I have hit a point in my life where I realize that I have to do something for myself. I need to reset the direction my life is going. I need to take charge of my health. So, a week ago I quit smoking.. put the soda pop aside and decided to join the "Y".
I have to admit that once I put the determination to quit on the table, will power followed right behind and it wasn't half as hard as I expected it to be. As a matter of fact I have to admit that it was downright easy. Oh sure, I crave a cigarette but it is easy to just say no I am not having one and with each passing day it is easier.

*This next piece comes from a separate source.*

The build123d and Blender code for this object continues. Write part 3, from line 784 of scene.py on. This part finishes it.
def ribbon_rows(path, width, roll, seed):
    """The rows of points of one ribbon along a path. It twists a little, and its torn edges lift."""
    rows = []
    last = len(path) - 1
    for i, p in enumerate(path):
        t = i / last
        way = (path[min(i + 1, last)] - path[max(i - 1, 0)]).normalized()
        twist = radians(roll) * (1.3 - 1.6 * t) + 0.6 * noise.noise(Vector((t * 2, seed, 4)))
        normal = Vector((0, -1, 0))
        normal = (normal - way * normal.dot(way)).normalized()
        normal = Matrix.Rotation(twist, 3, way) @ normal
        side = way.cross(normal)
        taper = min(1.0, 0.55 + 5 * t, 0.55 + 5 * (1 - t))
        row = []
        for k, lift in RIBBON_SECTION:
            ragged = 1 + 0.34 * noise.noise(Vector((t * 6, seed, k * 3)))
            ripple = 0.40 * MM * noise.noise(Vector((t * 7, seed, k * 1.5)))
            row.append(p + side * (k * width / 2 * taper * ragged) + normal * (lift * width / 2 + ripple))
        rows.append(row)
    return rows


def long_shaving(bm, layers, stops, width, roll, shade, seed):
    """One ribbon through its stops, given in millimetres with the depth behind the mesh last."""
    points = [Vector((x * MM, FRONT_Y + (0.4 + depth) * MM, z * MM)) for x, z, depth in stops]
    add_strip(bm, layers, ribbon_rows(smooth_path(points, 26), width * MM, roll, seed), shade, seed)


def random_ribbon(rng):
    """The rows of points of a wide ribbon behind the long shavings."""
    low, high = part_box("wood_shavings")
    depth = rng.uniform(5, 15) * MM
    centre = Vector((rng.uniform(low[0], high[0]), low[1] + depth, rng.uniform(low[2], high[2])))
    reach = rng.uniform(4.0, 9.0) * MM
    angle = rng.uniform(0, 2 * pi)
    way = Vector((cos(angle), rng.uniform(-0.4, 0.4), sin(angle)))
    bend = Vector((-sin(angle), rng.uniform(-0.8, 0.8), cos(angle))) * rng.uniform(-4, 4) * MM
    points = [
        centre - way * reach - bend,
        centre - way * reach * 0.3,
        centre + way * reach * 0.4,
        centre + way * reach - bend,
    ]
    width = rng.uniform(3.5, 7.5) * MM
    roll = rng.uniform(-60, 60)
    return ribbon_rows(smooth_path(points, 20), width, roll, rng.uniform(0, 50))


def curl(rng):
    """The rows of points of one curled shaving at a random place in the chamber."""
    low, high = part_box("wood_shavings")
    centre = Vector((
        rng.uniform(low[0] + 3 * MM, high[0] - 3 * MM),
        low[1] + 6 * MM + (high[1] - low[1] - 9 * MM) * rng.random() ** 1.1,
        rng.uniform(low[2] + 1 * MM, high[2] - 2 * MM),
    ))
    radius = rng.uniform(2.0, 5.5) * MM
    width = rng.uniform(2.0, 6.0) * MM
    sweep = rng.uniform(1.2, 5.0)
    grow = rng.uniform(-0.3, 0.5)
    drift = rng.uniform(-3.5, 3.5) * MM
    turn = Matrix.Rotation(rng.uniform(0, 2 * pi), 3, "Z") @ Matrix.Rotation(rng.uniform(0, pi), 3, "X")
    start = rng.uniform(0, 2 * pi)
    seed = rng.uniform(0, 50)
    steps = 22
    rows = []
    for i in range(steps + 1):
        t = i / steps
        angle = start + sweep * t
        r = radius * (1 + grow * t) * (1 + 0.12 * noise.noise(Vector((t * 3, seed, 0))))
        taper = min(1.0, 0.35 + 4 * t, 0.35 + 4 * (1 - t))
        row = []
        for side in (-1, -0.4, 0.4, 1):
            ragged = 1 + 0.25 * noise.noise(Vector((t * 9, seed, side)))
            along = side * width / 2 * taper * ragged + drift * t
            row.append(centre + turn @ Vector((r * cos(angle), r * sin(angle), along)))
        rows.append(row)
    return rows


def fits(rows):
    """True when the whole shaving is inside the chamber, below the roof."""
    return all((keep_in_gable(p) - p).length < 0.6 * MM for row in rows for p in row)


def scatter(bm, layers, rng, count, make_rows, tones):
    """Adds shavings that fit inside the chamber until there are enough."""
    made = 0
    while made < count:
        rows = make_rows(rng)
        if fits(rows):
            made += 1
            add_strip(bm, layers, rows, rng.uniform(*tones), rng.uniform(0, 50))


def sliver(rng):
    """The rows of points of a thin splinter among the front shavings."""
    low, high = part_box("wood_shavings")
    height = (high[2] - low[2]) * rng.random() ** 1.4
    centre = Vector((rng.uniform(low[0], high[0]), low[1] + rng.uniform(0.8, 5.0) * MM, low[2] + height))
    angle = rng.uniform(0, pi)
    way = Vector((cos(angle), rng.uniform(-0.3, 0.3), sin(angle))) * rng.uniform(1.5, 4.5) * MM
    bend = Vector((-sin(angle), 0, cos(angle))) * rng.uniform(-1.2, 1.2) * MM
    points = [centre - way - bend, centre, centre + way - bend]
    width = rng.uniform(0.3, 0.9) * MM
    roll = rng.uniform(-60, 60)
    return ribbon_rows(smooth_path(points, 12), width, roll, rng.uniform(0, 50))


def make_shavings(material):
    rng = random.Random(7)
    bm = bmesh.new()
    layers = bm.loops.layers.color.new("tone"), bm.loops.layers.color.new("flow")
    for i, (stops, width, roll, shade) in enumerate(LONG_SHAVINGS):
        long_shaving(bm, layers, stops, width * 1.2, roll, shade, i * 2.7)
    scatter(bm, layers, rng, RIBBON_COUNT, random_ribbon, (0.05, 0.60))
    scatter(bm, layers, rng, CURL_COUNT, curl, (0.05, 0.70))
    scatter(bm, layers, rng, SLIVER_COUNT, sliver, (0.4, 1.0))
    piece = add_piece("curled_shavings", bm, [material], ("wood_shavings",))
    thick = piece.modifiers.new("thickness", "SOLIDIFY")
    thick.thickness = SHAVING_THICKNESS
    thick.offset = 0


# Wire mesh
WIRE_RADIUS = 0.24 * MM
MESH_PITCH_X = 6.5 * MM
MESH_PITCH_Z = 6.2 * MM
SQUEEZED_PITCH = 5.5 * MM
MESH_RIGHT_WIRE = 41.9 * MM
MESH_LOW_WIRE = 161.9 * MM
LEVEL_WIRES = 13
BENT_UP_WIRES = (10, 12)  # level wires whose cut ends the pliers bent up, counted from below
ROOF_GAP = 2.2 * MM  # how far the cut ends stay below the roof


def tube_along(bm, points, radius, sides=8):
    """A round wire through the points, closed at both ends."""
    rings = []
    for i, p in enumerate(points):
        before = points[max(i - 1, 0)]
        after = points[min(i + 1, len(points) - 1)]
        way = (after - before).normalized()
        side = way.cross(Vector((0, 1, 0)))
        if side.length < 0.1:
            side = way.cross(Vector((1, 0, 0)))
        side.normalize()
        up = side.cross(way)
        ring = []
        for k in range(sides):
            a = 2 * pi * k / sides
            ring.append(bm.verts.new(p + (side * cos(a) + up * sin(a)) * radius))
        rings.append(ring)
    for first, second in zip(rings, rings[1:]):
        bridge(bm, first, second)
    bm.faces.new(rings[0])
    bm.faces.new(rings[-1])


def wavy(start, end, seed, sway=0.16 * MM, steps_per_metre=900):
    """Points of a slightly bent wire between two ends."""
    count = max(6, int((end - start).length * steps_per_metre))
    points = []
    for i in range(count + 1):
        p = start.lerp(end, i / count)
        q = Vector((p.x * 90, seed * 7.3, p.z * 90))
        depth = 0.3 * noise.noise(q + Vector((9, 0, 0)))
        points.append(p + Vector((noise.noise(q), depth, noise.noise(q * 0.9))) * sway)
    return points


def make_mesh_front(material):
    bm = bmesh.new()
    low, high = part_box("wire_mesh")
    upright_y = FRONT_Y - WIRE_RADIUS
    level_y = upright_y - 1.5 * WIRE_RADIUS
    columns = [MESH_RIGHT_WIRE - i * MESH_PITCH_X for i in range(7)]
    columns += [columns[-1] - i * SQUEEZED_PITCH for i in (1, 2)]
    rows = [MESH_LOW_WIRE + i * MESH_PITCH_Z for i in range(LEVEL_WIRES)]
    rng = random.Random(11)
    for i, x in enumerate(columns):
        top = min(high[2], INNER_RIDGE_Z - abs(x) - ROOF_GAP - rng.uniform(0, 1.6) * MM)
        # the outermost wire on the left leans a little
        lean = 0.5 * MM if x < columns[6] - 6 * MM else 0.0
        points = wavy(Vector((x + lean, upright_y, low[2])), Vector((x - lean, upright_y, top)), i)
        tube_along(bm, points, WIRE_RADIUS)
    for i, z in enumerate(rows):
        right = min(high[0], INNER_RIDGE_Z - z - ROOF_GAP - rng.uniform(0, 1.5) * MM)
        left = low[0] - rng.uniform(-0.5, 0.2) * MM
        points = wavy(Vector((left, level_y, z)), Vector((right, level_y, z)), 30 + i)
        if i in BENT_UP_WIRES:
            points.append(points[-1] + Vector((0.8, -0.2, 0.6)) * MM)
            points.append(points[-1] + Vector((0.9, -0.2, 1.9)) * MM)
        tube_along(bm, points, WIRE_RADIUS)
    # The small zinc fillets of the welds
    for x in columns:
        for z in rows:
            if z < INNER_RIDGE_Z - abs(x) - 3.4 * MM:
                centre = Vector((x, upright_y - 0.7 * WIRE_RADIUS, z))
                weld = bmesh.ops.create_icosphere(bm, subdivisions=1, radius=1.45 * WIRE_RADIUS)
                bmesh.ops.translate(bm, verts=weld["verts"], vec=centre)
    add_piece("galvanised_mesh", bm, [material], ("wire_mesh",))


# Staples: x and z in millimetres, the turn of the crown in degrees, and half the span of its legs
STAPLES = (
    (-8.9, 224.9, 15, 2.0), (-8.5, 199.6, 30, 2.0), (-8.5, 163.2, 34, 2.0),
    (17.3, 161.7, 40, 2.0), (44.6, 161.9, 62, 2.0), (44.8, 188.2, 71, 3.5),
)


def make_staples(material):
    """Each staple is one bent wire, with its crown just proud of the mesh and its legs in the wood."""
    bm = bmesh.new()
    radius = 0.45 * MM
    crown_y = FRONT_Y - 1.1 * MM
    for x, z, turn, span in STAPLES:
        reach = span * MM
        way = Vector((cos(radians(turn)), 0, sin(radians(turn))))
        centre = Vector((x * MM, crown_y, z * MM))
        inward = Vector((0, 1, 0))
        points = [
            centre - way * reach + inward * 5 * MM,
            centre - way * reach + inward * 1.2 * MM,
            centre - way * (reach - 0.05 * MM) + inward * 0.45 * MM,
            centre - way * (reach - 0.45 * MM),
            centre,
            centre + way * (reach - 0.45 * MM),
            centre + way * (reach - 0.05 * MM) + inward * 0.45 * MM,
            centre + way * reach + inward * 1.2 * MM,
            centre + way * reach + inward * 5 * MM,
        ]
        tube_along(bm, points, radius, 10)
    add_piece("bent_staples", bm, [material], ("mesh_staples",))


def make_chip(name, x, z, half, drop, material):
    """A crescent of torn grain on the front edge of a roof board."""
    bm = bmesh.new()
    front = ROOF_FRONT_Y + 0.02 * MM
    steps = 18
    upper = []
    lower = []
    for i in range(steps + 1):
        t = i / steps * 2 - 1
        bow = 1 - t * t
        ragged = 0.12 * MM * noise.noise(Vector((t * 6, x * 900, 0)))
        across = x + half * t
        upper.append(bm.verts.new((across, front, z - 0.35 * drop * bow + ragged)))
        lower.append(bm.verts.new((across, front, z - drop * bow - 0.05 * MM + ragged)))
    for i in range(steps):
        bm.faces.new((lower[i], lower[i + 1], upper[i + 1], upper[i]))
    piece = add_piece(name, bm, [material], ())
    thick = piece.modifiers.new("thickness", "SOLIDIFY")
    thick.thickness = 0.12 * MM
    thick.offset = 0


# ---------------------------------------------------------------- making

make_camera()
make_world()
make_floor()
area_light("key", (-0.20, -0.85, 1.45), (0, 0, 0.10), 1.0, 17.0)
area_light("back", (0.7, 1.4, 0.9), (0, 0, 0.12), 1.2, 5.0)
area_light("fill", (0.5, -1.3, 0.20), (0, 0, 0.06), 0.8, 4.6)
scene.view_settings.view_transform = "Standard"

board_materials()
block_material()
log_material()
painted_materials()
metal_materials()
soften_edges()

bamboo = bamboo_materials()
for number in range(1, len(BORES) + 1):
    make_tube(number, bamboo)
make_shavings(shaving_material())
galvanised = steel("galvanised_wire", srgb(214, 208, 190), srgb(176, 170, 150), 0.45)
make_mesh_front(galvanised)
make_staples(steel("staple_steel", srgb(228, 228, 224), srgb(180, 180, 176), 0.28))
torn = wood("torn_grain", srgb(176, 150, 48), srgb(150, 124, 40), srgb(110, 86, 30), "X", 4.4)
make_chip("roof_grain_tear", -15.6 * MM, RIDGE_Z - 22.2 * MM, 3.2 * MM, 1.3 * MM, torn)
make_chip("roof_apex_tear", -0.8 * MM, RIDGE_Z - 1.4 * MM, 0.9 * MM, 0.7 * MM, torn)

The Diet Pepsi was actually a bit harder to quit than the smoking... especially when I am at work. However, I am sticking with the water or the diet iced tea... mostly iced tea because it is supposed to be good to help you lose weight and I have 55 pounds that has to come off. So far my trainer has me working on just the bike and the treadmill, he says that I need to build up my cardio before he will allow me to start any weight training... pfffffft!!!! Darn it after all I want to start loosing the weight now, not later but I guess he knows best. I was very discouraged that after one week instead of loosing I had gained three pounds... I was almost ready to give it up already. I blame that on Alan though because I know better than to weigh myself that often and I shouldn't have done it but he was excited to see how much he had lost... no more scales for me until the end of July.